Scan the material and copy every line in which "from" appears.

-- begin Recorded data --

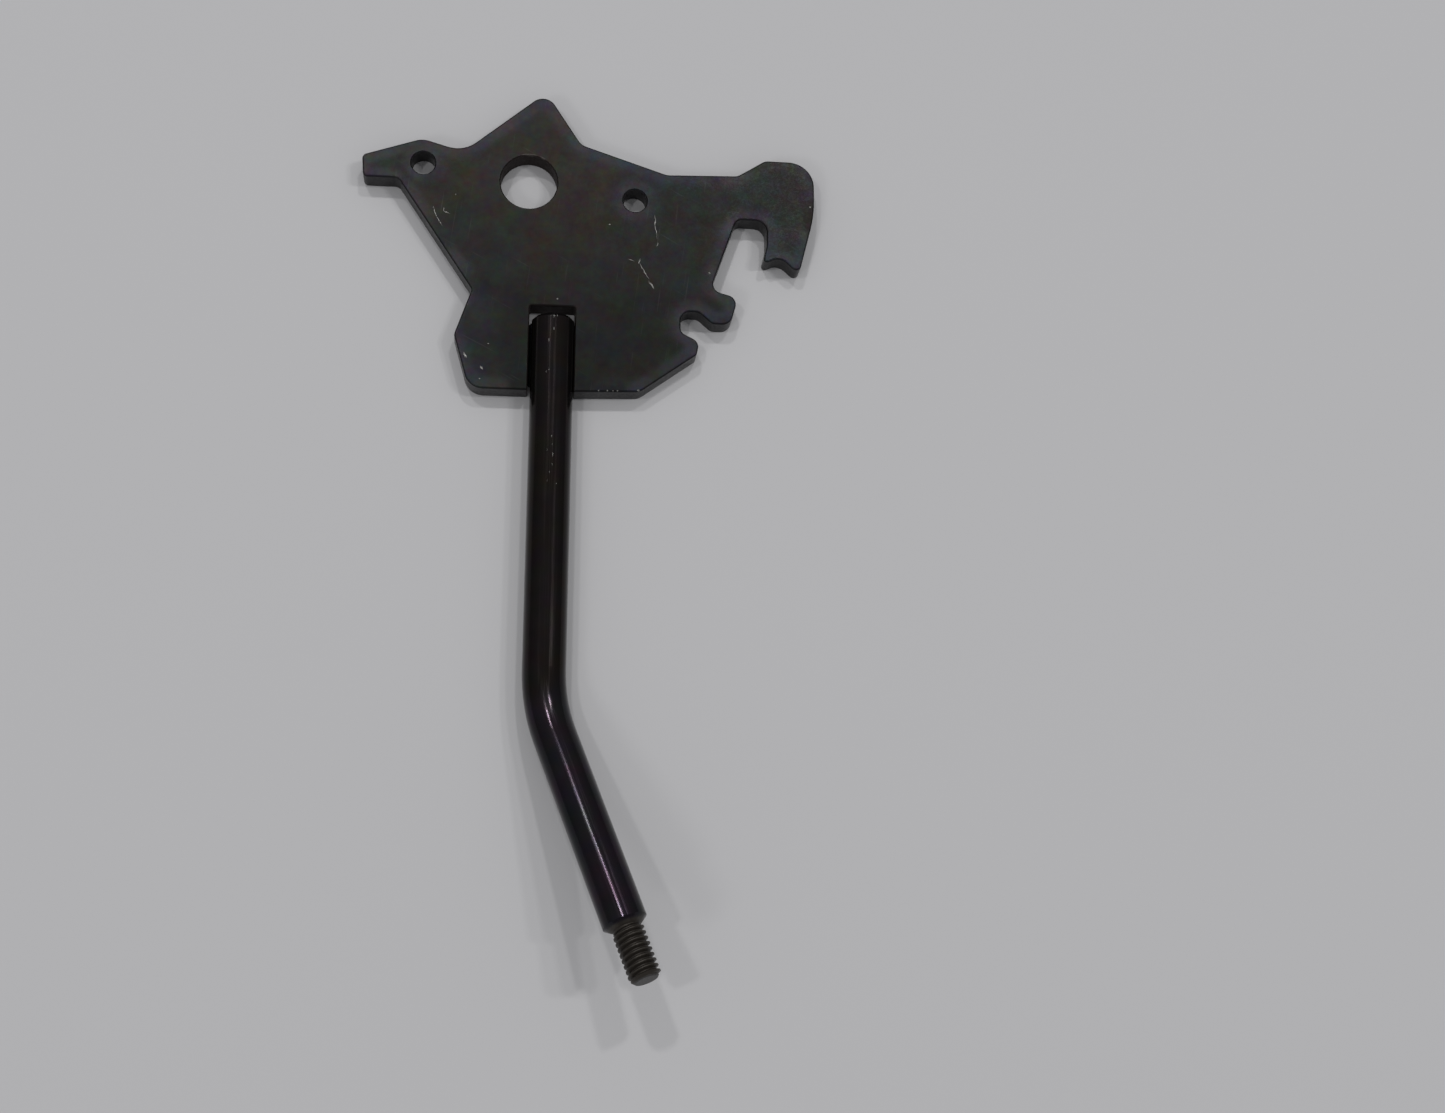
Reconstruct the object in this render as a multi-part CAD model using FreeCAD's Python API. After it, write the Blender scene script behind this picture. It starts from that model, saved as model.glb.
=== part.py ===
import FreeCAD, Part
import math
import os

from FreeCAD import Vector

# Clutch lever: a flat steel lever plate with a bent round bar welded into its slot.
#
# All sizes are millimetres. The origin is the centre of the pivot hole at half the plate's
# thickness. +Z is the plate's normal, +Y points from the bar towards the pivot, and +X
# points towards the hook. The plate is flat, so its outline is given in X and Y only.

INCH = 25.4

# Plate
PLATE_THICKNESS = INCH / 4
EDGE_ROUNDING = 0.5           # rolled edge of the punched upper face
PIVOT_DIAMETER = INCH * 19 / 32
SMALL_HOLE_DIAMETER = INCH / 4
HOLE_CHAMFER = 0.3
LEFT_HOLE = (-28.0, 4.0)      # in the tongue
RIGHT_HOLE = (28.3, -3.9)     # between the pivot and the hook

# Slot in the plate's foot, with the bar close to its right side
BAR_X = 7.35
SLOT_X = 7.1
SLOT_WIDTH = 11.9
SLOT_END_Y = -34.7
SLOT_CORNER_RADIUS = 0.5
FOOT_Y = -58.0

# Bar: straight in the slot, one bend, then a straight section that rises to the right
BAR_DIAMETER = INCH * 7 / 16
BAR_HEIGHT = (BAR_DIAMETER - PLATE_THICKNESS) / 2    # its underside is flush with the plate's
BAR_START_Y = -38.0
BAR_END_CHAMFER = 0.9
BEND_VERTEX_Y = -140.3
BEND_RADIUS = 40.0
SWING_ANGLE = 20.65           # sideways turn of the lower section, in the plate's plane
RISE_ANGLE = 15.0             # climb of the lower section out of the plate's plane
VERTEX_TO_SHOULDER = 61.5     # to the small end of the shoulder's cone
SHOULDER_LENGTH = 1.5

# Stud: 5/16-18 UNC
STUD_DIAMETER = INCH * 5 / 16
THREAD_PITCH = INCH / 18
THREAD_DEPTH = 0.6134 * THREAD_PITCH
STUD_LENGTH = 13.5
STUD_TIP_CHAMFER = 1.1
NECK_LENGTH = 0.9             # plain neck between the shoulder and the first thread
NECK_DIAMETER = STUD_DIAMETER - THREAD_DEPTH

# Groove welds on the underside, one along each side of the slot
BEAD_RADIUS = 1.9
BEAD_OFFSET = 4.7             # from the bar's axis
BEAD_RECESS = 0.25            # of the bead's crest above the plate's lower face
BEAD_FIRST_Y = -40.0
PUDDLE_SPACING = 1.3
PUDDLE_COUNT = 12

# Corner points of the plate's outline, clockwise from above: x, y, corner radius
TONGUE_CORNERS = [
    (-34.4, -0.6, 2.0),
    (-43.6, -0.6, 1.3),
    (-44.1, 5.6, 1.5),
    (-28.5, 11.0, 6.0),
]
UPPER_EDGE_CORNERS = [
    (-17.6, 7.9, 8.0),
    (4.0, 26.3, 3.8),
    (13.7, 11.5, 4.0),
    (36.8, 4.0, 4.0),
    (55.9, 4.7, 3.0),
    (63.3, 9.5, 3.0),
]
HOOK_CORNERS = [
    (76.6, 9.5, 7.0),
    (76.7, -5.5, 35.0),
    (72.5, -22.7, 1.4),
    (67.4, -18.1, 3.5),
    (62.6, -20.3, 0.9),
    (63.8, -15.0, 8.0),
    (63.8, -7.9, 3.2),
    (55.6, -7.9, 2.0),
]
FINGER_CORNERS = [
    (48.7, -28.2, 2.6),
    (56.1, -30.1, 2.6),
    (54.1, -37.8, 3.0),
    (49.3, -37.8, 2.5),
    (45.7, -34.6, 2.5),
]
NOTCH_AND_CHAMFER_CORNERS = [
    (40.8, -34.6, 2.6),
    (40.9, -40.4, 2.0),
    (45.9, -42.9, 2.4),
    (45.2, -46.5, 1.3),
    (30.3, -57.4, 4.0),
]
WAIST_CORNERS = [
    (-14.1, FOOT_Y, 5.0),
    (-18.3, -43.5, 2.5),
    (-14.1, -30.9, 1.2),
]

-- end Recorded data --

**Result of the task:**
Reconstruct the object in this render as a multi-part CAD model using FreeCAD's Python API. After it, write the Blender scene script behind this picture. It starts from that model, saved as model.glb.
from FreeCAD import Vector
# thickness. +Z is the plate's normal, +Y points from the bar towards the pivot, and +X
BEAD_OFFSET = 4.7             # from the bar's axis
# Corner points of the plate's outline, clockwise from above: x, y, corner radius